##### Materials provided #####
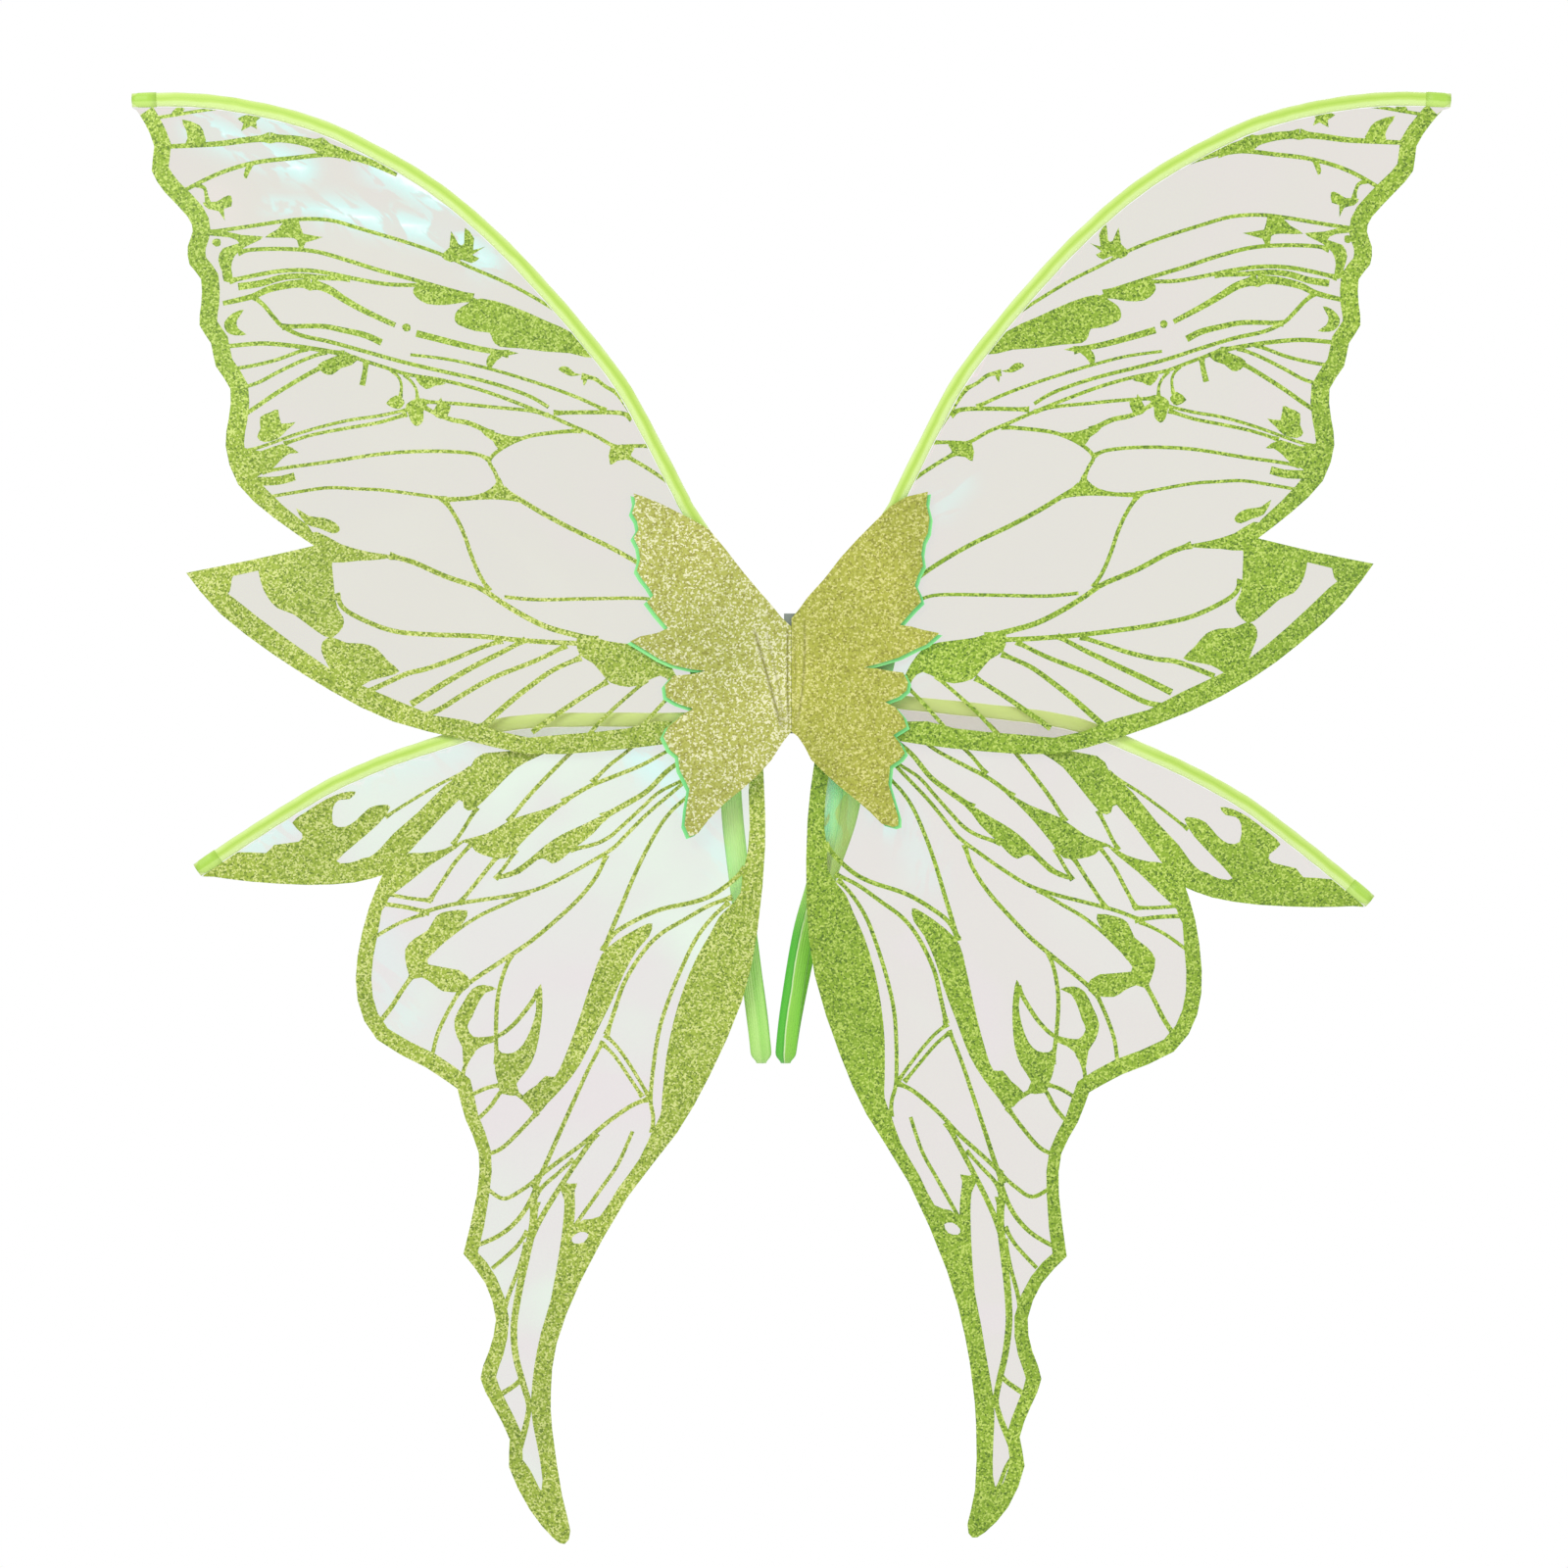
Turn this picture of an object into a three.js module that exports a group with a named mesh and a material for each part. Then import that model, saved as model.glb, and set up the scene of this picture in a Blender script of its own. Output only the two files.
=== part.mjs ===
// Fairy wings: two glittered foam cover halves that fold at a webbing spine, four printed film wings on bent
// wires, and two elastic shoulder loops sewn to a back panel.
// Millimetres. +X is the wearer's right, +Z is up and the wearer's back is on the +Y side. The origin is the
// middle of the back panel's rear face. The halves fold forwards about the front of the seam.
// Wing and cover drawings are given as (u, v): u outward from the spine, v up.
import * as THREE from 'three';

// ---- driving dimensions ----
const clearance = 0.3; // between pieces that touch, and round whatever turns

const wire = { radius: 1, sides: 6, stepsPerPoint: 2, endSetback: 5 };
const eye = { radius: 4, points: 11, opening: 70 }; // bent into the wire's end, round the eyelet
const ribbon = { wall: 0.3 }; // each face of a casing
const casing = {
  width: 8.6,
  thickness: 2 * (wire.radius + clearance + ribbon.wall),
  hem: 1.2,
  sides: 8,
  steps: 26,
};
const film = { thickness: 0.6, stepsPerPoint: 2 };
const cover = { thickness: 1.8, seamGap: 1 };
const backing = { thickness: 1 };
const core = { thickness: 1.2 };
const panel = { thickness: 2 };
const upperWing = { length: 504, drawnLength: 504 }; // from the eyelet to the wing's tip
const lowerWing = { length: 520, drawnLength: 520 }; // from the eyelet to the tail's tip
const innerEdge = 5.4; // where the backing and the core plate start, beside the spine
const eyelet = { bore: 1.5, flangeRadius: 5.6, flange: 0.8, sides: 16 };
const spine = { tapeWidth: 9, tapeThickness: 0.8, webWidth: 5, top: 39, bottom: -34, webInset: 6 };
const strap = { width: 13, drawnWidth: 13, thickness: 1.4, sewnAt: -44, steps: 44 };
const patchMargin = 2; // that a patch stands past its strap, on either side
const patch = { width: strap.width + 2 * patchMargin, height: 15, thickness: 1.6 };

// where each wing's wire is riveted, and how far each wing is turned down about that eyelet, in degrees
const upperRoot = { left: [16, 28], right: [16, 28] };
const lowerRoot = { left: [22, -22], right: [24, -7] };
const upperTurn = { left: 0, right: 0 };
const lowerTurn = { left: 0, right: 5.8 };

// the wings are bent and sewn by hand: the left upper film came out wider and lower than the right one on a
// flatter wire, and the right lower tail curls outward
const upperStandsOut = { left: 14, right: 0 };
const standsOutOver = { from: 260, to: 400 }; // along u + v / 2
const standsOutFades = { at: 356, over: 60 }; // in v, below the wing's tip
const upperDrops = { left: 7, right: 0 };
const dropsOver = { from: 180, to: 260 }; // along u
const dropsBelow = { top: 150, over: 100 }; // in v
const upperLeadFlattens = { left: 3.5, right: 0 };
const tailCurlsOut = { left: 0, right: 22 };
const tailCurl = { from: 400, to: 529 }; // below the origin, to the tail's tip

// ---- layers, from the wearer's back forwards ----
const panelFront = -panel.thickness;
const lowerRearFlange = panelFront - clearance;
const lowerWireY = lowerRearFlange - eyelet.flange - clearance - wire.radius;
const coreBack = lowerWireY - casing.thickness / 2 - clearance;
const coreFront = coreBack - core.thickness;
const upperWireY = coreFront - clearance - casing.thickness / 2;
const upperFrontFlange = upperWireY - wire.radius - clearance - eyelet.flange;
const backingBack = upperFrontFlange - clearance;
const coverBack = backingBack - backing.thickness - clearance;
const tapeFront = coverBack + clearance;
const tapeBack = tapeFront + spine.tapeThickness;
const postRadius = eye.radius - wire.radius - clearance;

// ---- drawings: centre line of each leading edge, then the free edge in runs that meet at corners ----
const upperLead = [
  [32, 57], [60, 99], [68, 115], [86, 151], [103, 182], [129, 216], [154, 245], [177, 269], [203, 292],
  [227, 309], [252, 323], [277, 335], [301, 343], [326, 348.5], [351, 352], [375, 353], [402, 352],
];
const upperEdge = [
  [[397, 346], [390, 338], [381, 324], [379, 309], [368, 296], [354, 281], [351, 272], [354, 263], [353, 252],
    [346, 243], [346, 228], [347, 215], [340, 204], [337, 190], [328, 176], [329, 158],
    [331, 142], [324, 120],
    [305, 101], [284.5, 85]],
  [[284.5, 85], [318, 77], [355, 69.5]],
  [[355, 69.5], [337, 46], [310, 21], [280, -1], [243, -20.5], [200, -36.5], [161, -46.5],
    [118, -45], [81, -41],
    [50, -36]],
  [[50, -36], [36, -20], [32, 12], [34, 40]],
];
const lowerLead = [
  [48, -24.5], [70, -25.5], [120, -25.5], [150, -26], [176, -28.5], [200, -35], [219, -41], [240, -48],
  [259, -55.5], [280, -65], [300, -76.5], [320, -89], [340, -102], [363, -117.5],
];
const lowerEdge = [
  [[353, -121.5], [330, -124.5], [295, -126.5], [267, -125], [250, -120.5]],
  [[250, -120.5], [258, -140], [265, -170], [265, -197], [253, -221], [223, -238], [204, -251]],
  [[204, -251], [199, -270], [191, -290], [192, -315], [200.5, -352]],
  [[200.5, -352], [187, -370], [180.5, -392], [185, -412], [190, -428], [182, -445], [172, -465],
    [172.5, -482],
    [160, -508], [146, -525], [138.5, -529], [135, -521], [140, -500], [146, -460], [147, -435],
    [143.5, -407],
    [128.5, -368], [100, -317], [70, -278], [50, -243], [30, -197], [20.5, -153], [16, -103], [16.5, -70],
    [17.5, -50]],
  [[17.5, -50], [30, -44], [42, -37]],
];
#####
##### Materials provided #####
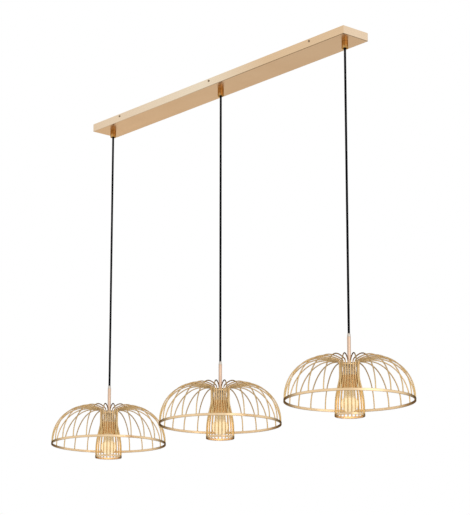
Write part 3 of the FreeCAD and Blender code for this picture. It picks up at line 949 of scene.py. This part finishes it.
#####
## Exercise
Extract, word for word, every line beginning with the one that holds "Turn this picture" and concluding with the one that holds "const clearance = 0.3;". Include both of those lines.

## Finished answer
Turn this picture of an object into a three.js module that exports a group with a named mesh and a material for each part. Then import that model, saved as model.glb, and set up the scene of this picture in a Blender script of its own. Output only the two files.
=== part.mjs ===
// Fairy wings: two glittered foam cover halves that fold at a webbing spine, four printed film wings on bent
// wires, and two elastic shoulder loops sewn to a back panel.
// Millimetres. +X is the wearer's right, +Z is up and the wearer's back is on the +Y side. The origin is the
// middle of the back panel's rear face. The halves fold forwards about the front of the seam.
// Wing and cover drawings are given as (u, v): u outward from the spine, v up.
import * as THREE from 'three';

// ---- driving dimensions ----
const clearance = 0.3; // between pieces that touch, and round whatever turns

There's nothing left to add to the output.